= William Cameron (Australian politician) =

Australian politician (1877–1931)

William Cameron (6 July 1877 - 6 May 1931) was an Australian politician.

==Life and career==
Cameron was born at Rouchel Brook, south-east of Scone, to grazier Donald Cameron and Elizabeth, née McMullen. After serving in the Boer War, he settled near Scone as a grazier and became active in the local community, serving on the Upper Hunter Pastoral Protection Board, the Graziers' Association and Upper Hunter Shire Council and supporting the New England New State Movement.

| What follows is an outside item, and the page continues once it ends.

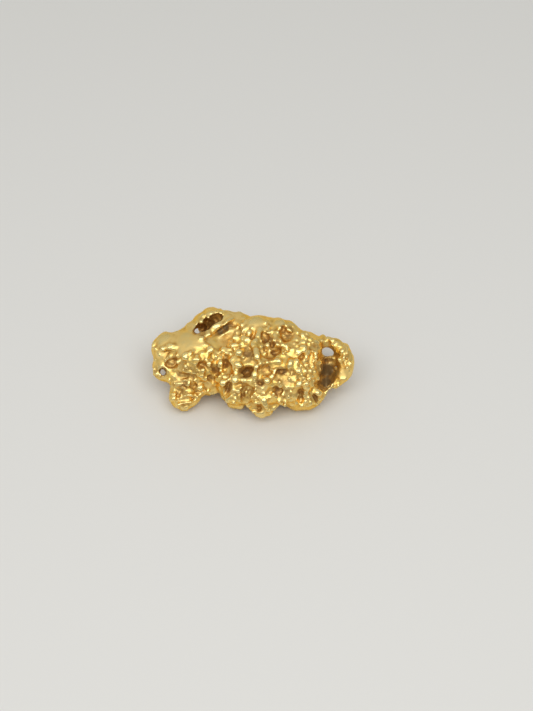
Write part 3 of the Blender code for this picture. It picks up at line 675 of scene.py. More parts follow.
def set_places(piece, places):
    piece.data.vertices.foreach_set("co", places.astype(np.float32).ravel())
    piece.data.update()


def sight_coordinates(places):
    """How far across and up each place shows to the eye."""
    rays = places - np.array(EYE)
    scale = -EYE_DISTANCE / (rays @ np.array(TO_EYE))
    return (rays @ np.array(RIGHT)) * scale, (rays @ np.array(UPWARD)) * scale


def covered(places, patches, level, slope):
    """How strongly round patches, given as the eye sees them, cover each place."""
    across, up = sight_coordinates(places)
    cover = np.zeros(len(places))
    for patch_across, patch_up, radius, *strength in patches:
        far = np.hypot(across - patch_across, up - patch_up) / radius
        most = strength[0] if strength else 1
        cover = np.maximum(cover, most * np.clip(level - slope * far, 0, 1))
    return cover


def facing_eye(normals):
    """1 where the surface faces the eye at all, fading to 0 where it faces well away."""
    return np.clip(1 + 2 * (normals @ np.array(TO_EYE)), 0, 1)


def above_floor(places, rise):
    """0 on the floor and 1 from this height up, so that the contact with the floor stays."""
    return np.clip(places[:, 2] / rise, 0, 1)


skin_facing = facing_eye(vertex_arrays(gold_nugget)[1])
print("share of the skin that faces the eye:", round(skin_facing.mean(), 2))

# %% [markdown]
# Between the marks the ground is lower and craggy, and lowering it makes the beads stand proud.
# Plates that wear has polished stay as they are, and on the hidden sides slow noise decides
# what is worn.

# %% Polished plates and rough ground
SMOOTH_PLATES = (
    # across, up, radius
    (-2.90, 0.90, 0.55), (-3.80, 1.02, 0.42), (0.15, 1.72, 0.38), (-1.25, 1.00, 0.34),
    (4.00, -0.48, 0.34), (-4.05, 0.38, 0.22), (-1.85, 2.38, 0.26), (-0.80, 2.15, 0.40),
    (-1.60, 1.62, 0.28), (0.45, -1.08, 0.22), (0.30, -2.35, 0.26), (2.88, -1.28, 0.24),
    (-3.00, -2.08, 0.20), (1.15, 1.80, 0.24), (-2.40, 0.95, 0.35), (-3.35, 1.15, 0.30),
    (1.85, 1.12, 0.14), (-0.90, 1.30, 0.22), (4.10, 0.75, 0.16), (-1.95, -0.95, 0.16),
    (3.25, -0.25, 0.30), (3.22, -0.75, 0.22), (-3.10, 0.55, 0.22), (-2.72, 1.55, 0.24),
)
# cover at a patch's middle and its loss over one radius, before it is held between 0 and 1
PLATE_FADE = (2.4, 2.0)
# the noise's scale, its middle level and its contrast
HIDDEN_PLATES = (0.9, 0.35, 2.6)
GROUND_DROP = 0.045
# below this height the ground moves less and less, and on the floor not at all
CALM_FOOT = 0.15


def smoothness(places, normals):
    """1 where the metal is polished, 0 where it is rough."""
    seen = covered(places, SMOOTH_PLATES, *PLATE_FADE)
    scale, level, contrast = HIDDEN_PLATES
    hidden = np.array([noise.noise(Vector(place) * scale) for place in places])
    hidden = np.clip(level + contrast * hidden, 0, 1)
    facing = facing_eye(normals)
    return facing * seen + (1 - facing) * hidden


def lower_ground(piece):
    places, normals = vertex_arrays(piece)
    drop = GROUND_DROP * (1 - smoothness(places, normals)) * above_floor(places, CALM_FOOT)
    set_places(piece, places - normals * drop[:, None])


lower_ground(gold_nugget)
print("ground lowered by up to", GROUND_DROP, "mm")

# %% [markdown]
# The sides, the back and the underside carry the same kinds of mark, but nothing fixes where
# each one sits. Rays from all round drop them there with fixed seeds, so that every run puts
# them in the same places. Rejecting places that face the eye keeps the best side as it is.

# %% Rays from all round
FAR_START = 20
AIM_ALONG = 4.2
AIM_ACROSS = 1.8
OUTLINE_MARGIN = 1.5
GOLDEN_TURN = math.pi * (3 - math.sqrt(5))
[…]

He was well known in the district as a cricketer, a clever leg-spin bowler and big-hitting batsman. He toured Ceylon with a New South Wales cricket team led by Mick Waddy in 1914. He was the leading bowler on the tour, taking 36 wickets at an average of 6.80.

In 1918 he was elected to the New South Wales Legislative Assembly as the Nationalist member for Upper Hunter. He was one of the members of Maitland while proportional representation was used from 1920 to 1927, and represented Upper Hunter again from 1927 until his death in Muswellbrook in 1931. He left a wife and six children.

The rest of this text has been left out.